Monday, April 8, 2024

Mr. Kimmel gets it

It turns out Jimmy Kimmel thinks America (and Europe) is a pretty filthy place.  At least compared to the always awesome Japan. 

You have to have a sense of pride in yourself to strive for the best.  You have to have the same for your country.  The same country Mr. Kimmel and his compatriots have spent years - decades perhaps - trashing, and hashing, and bashing.
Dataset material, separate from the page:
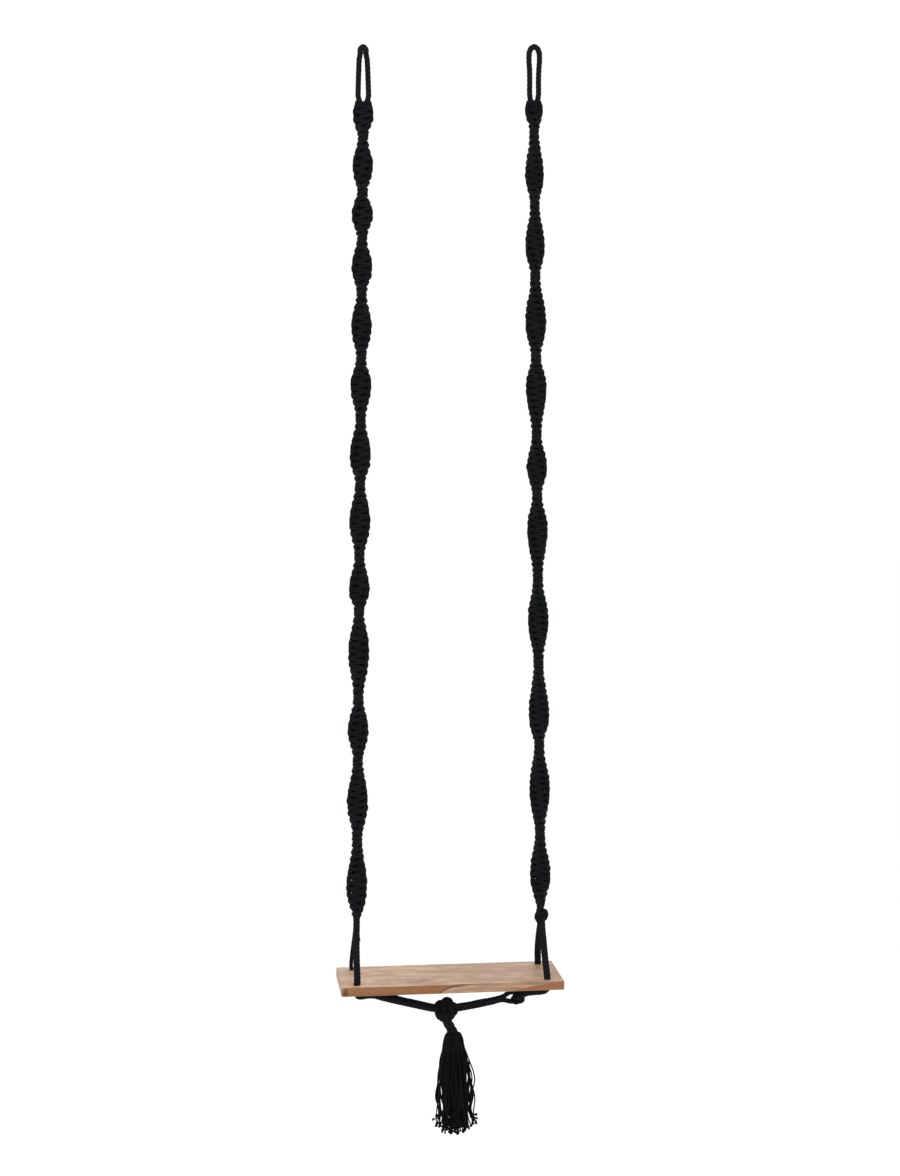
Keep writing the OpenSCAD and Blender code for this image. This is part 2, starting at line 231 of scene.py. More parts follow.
class SwingBandSettings(bpy.types.PropertyGroup):
    """Sizes of the two knotted bands."""

    cord_radius: FloatProperty(
        name="Knotting Cord Radius", description="Half the thickness of the cords that are knotted", default=0.0040,
        unit="LENGTH",
    )
    half_width: FloatProperty(
        name="Half Width", description="From the band's middle to the middle of a side loop", default=0.0170,
        unit="LENGTH",
    )
    front_reach: FloatProperty(
        name="Front Reach", description="From the band's middle to the middle of a bar across its face",
        default=0.0067, unit="LENGTH",
    )
    side_return: FloatProperty(
        name="Side Return", description="How far a side loop passes behind the band's middle", default=0.0014,
        unit="LENGTH",
    )
    bar_slant: FloatProperty(
        name="Bar Slant", description="How much each bar rises and each side loop drops", default=0.0043,
        unit="LENGTH",
    )
    side_swell: FloatProperty(
        name="Side Swell", description="How much one side loop stands out more than the next, as a share",
        default=0.025,
    )
    left_pitch: FloatProperty(
        name="Left Half Knot Pitch", description="Height of one half knot in the left band", default=0.0069,
        unit="LENGTH",
    )
    right_pitch: FloatProperty(
        name="Right Half Knot Pitch", description="Height of one half knot in the right band", default=0.0063,
        unit="LENGTH",
    )
    points_per_knot: IntProperty(
        name="Points per Half Knot", description="How finely each half knot is followed", default=18,
    )
    fibres_per_metre: IntProperty(
        name="Stray Fibres per Metre", description="Loose cotton fibres along each cord", default=500,
    )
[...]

The same country young ones for three generation have been told is one of the worst ever in history.  The same country filled with people that young ones have been told are, and always have been, the worst: the most stupid, boorish, vulgar, bigoted, arrogant, violent and useless in the world. 
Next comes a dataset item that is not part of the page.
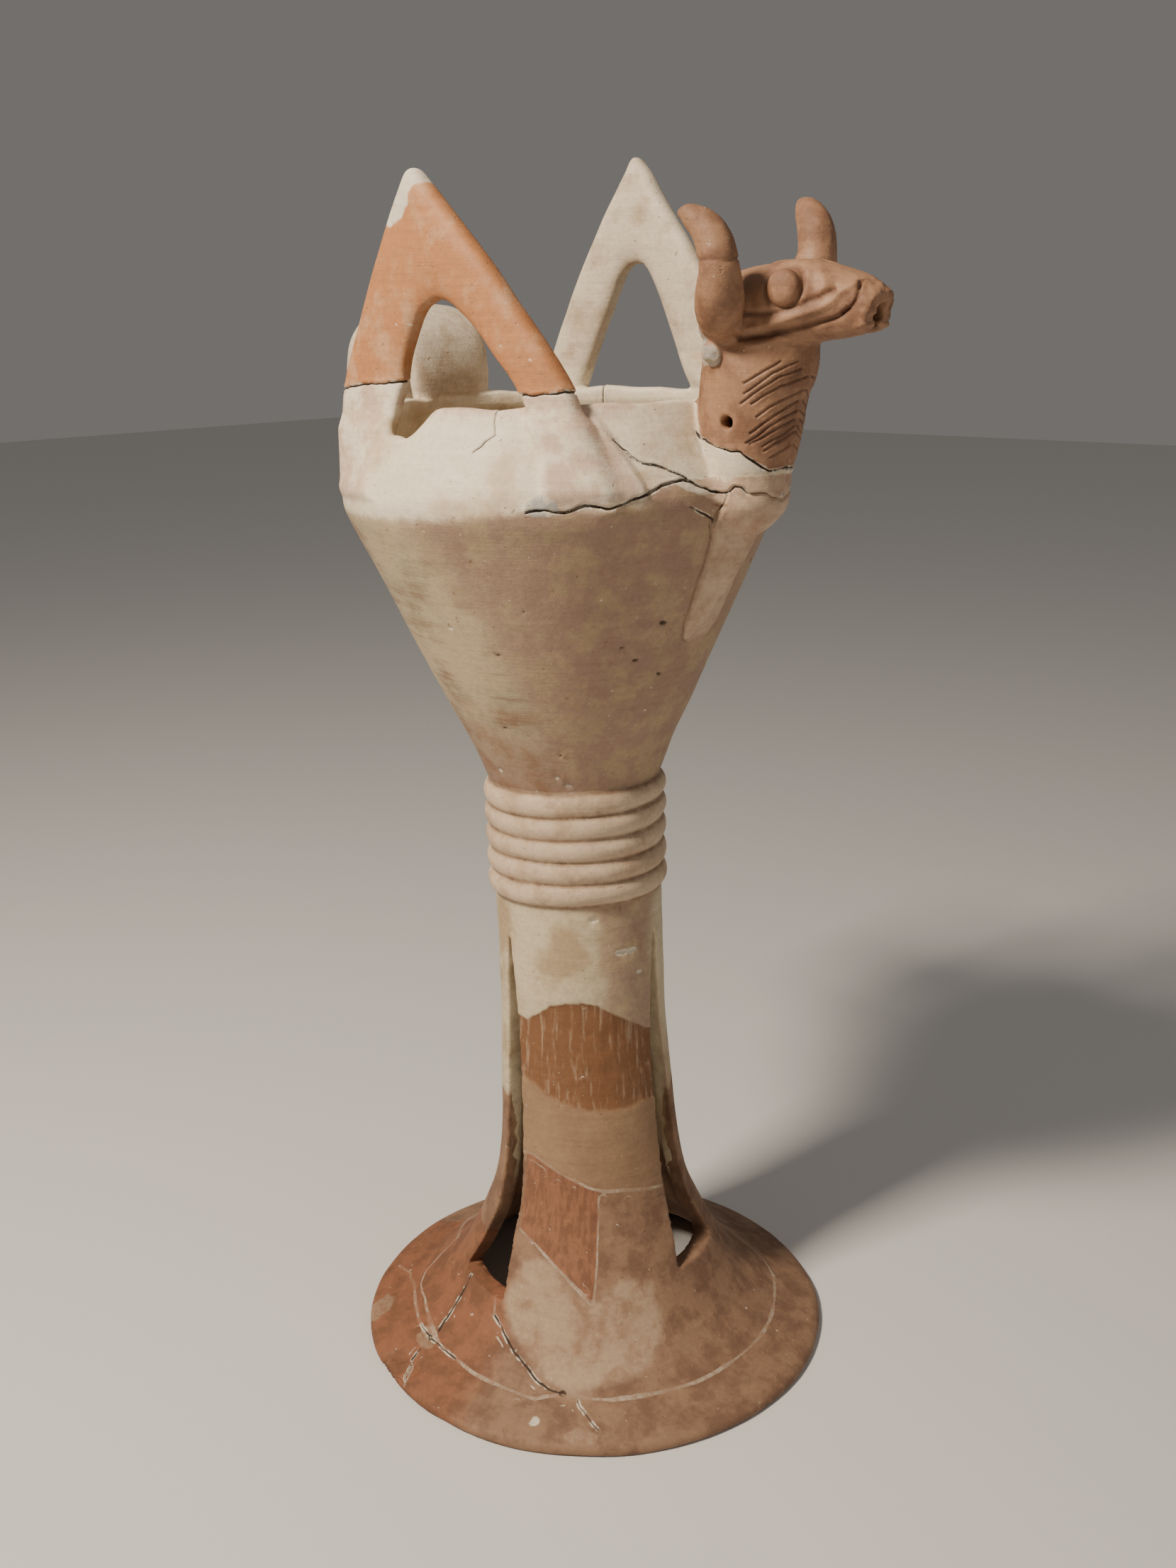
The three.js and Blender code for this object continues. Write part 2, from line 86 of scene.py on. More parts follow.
# Open cracks, as turn in degrees and height on the wall or as places on the neck and keel, with their half width and
# depth and how far off the wall they reach (below 0 through the wall)
CRACKS = [
    ([(-59.8, 453.6), (-57.1, 454.2), (-54.3, 453.8), (-51.1, 452.8), (-48.6, 453.8), (-46.1, 455.4), (-43.7, 454.8),
      (-40.4, 453.7), (-37.8, 455), (-35.2, 456.9), (-32, 458), (-29.5, 459.9), (-27, 461.8), (-24.1, 462.9),
      (-21.2, 463.3)], 0.45, 1.5, 16),
    ([(97.5, -37.8, 463.3), (98.4, -34.4, 462.3), (101, -30.1, 459.8), (102.5, -25.5, 457.9), (105.7, -20.6, 456.5),
      (109.4, -19.3, 457.3), (111.5, -18.9, 459.4), (113.7, -17.4, 458.8), (115.8, -14.9, 456.1), (120.2, -8.9, 456.2),
      (120.6, -5.1, 454.4), (121.1, -0.9, 453.4), (121.1, 1, 453.6)], 0.5, 1.4, 0),
    ([(-37.6, 481.3), (-35.6, 478.3), (-33.3, 474.1), (-30.8, 471.3), (-27.6, 470.2), (-24.9, 468.5), (-22.7, 466.4),
      (-20.1, 463.9), (-19.6, 463)], 0.35, 1.0, 8),
    ([(92.5, -19.7, 482.4), (95.6, -20.2, 480.2), (100.5, -22, 478.5), (104.5, -22.6, 476.6), (108.6, -22.5, 475.5),
      (112.1, -21.5, 474.5), (115.7, -20.2, 474.2), (117.5, -18.7, 472), (119.6, -16.4, 470), (122, -13.1, 467.5),
      (123.4, -9.6, 465.7), (124.9, -6.1, 465.9), (125.9, -1.2, 466.4), (125.9, 1, 466.4)], 0.42, 1.2, 0),
    ([(109.4, -19.3, 457.3), (107, -19.8, 453.5), (104.6, -20.2, 449.5)], 0.28, 0.7, 0),
    ([(-20, 451.9), (-16.4, 448.6), (-11.9, 445.1), (-11.7, 442.7)], 0.35, 0.9, 6),
    ([(-69, 501), (-69.3, 490.6), (-68.5, 485.1), (-71.1, 482.3), (-74.1, 477.9)], 0.28, 0.45, -12),
    ([(112, 502), (112.4, 490), (111, 482), (113, 474)], 0.5, 0.9, -12),
    ([(-94.8, 33.4), (-89.7, 30.8), (-87.6, 29.3), (-81.6, 25.4), (-76, 22.1), (-70.9, 18.9), (-65.8, 16.4),
      (-60.5, 15.6)], 0.45, 0.8, 6),
    ([(-57.1, 14.1), (-53.7, 10.9), (-51.5, 8.7)], 0.3, 0.4, 6),
    ([(-111.6, 12.2), (-110.3, 9.5), (-107.7, 6.9), (-105.3, 4.8)], 0.5, 0.9, 6),
    ([(-112.7, 17.8), (-114.5, 22.6), (-116.2, 29.2), (-118.3, 40)], 0.4, 0.7, 6),
    ([(-120.6, 14.3), (-114, 14.8), (-106.5, 15.2), (-99.1, 15.4)], 0.4, 0.5, 6),
]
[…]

Everything around you sucks.  Everything around you has always sucked.  Perhaps you are a true god who should be worshipped and if you say you're Napoleon then the definition of Napoleon should be changed.  But the fact that it doesn't work that way just shows how bad everything around you does, and always has sucked. 

Loyalty?  Duty? Honor?  Patriotism?  Gold Rule?  Bah.  Insert copious F-Bombs here.  By the time I came along, those were punchlines, not principles.  Everything is subjective, except for everything that objectively sucks.  You owe nothing to anyone, everything owes all to you.  And if you aren't Einstein or the Beatles, it's because everything sucks.  

Oddly, this constant thrice-daily repeated mantra hasn't build back a better country.  Though it hasn't  always been this way, it should be noted.  In high school and early college, I took karate.  The fellow who taught me was pushing for karate to be an Olympic sport, so he couldn't accept fees (we paid for the facilities instead).  He traveled much, however.  He had a love for Japan.  But even then, he admitted traveling abroad was tough because it could be so dirty.  Even in Europe and Japan (we won't discuss what he said about the Middle East).  

I knew students in my graduate days who were from other countries, including the former USSR.  One thing they complained about was America's cleanliness fetish. They said we were almost psychotic about being clean and having everything clean.  That was the 1990s.

So Mr. Kimmel, what you are lamenting is what America has become under your watch.  You can't be a willing partner with a media culture that has promoted the worst, the ugliest, the dirtiest, the most judgmental and most critical of everything that was ever seen as good and then be shocked with the results.  You can't tell kids for generations that their society is garbage and then be shocked when things begin to smell.  

It takes effort to be good, never bad.  When was the last time anyone said 'You know, all my life I wanted to be a lazy couch potato, but I couldn't overcome the temptation to eat right and exercise'?  Probably never.  In this world, goodness, virtue, beauty and maturity take effort.  They have to be practiced and worked for. But we went on the cheap and aimed lower than dirt, and now we're seeing the results.  Thank you Mr. Kimmel for admitting the obvious.  Now, if you could admit why it is.  

1 comment:

  1. I lived in Tokyo for a year about 25 years ago. There was no graffiti, let alone jay-walking. The country had that much respect for the law. Of course blind obedience of the state can have its downside, but in 1990s Japan this was a net positive.

    That said, it was a country that has never been baptized. We're living off the grace accumulated by centuries of Christian ancestors, and Japan almost entirely lacks that. It really does make a palpable difference.